EL CONEJO, EL HORTELANO Y LA ZORRA


Gustábanle al señor Conejo las coles tiernas y apetitosas; y de ellas se hartaba a su sabor en una huerta vecina. Advirtió el hortelano que sus coles desaparecían; y así, con el mayor disimulo posible, puso entre ellas un lazo, colgándolo do un palo. No tardó el ladronzuelo en caer en él, quedando suspendido en el aire.

-¡Hola! -díjole el hortelano al verle-, ¿de modo que eras tú el que te comías mis coles? Espera un momento; deja que vaya por una estaca y ya verás cómo nos entendemos.

Fuese el hombre al bosque a cortar un buen palo, y entretanto acertó a pasar cerca del señor Conejo la señora Zorra.

-¿Qué haces ahí con esa soga al cuello? -le preguntó la señora Zorra.

No contestó el señor Conejo, sino que sonriente se balanceaba en el aire.

-No es nada -dijo al fin- figúrese, señora Zorra, que me han atado para que no me escape y llevarme con ellos por fuerza.

-¿Ir con quién? -le preguntó curiosa la señora Zorra.

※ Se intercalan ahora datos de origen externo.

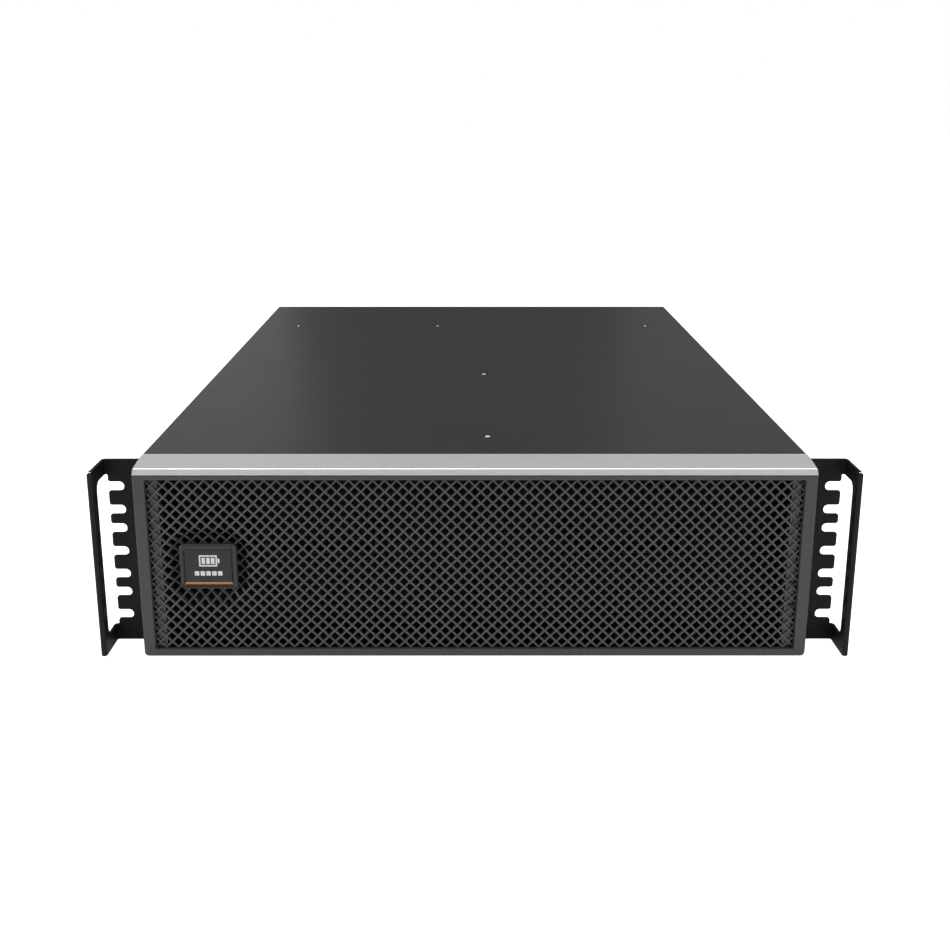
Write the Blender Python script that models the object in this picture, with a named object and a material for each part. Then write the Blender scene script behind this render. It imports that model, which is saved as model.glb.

-Con unos amigos a un banquete de boda. Yo no quiero ir porque mis pequeñitos están con fiebre, y mi sentimiento es que no puedo avisar al médico.

-Mira -le dijo la señora Zorra-. Yo iré por ti a la fiesta, pues tengo mucha hambre y en aquel festín podré sacar la panza de mal año. Espera que te desate y corre a buscar al doctor y entretanto yo me quedaré en tu lugar.

En un abrir y cerrar de ojos puso la señora Zorra en libertad al señor Conejo, y metió ella la cabeza en el nudo.

Llegó al poco rato el hortelano armado de un garrote.

-¡Caracoles! -exclamó-. He oído hablar de personas que se encogían de miedo, pero tú eres el primero que de miedo te has hinchado y no una friolera, pues eres cuatro veces mayor, y si mal no reparo hasta el color de tu piel ha cambiado. Espera que te sacuda el polvo.

Y dio a la pobre señora Zorra tal paliza que se le rompió la estaca y hubo de volver al bosque por otra.

-¡Eh, señora Zorra! -le gritó el señor Conejo, que estaba por allí, oculto entre unas matas-. ¿No ha pasado todavía la boda?

-Por lo que más quieras, quítame esta cuerda o de lo contrario ese bruto acabará conmigo. Todo te lo perdono y no te haré daño alguno -le suplicó la desgraciada.

Puso el señor Conejo en libertad a la apaleada señora Zorra, y cuando ya volvía el hortelano con un mastín, ella y el señor Conejo huían por aquellos campos a más no poder.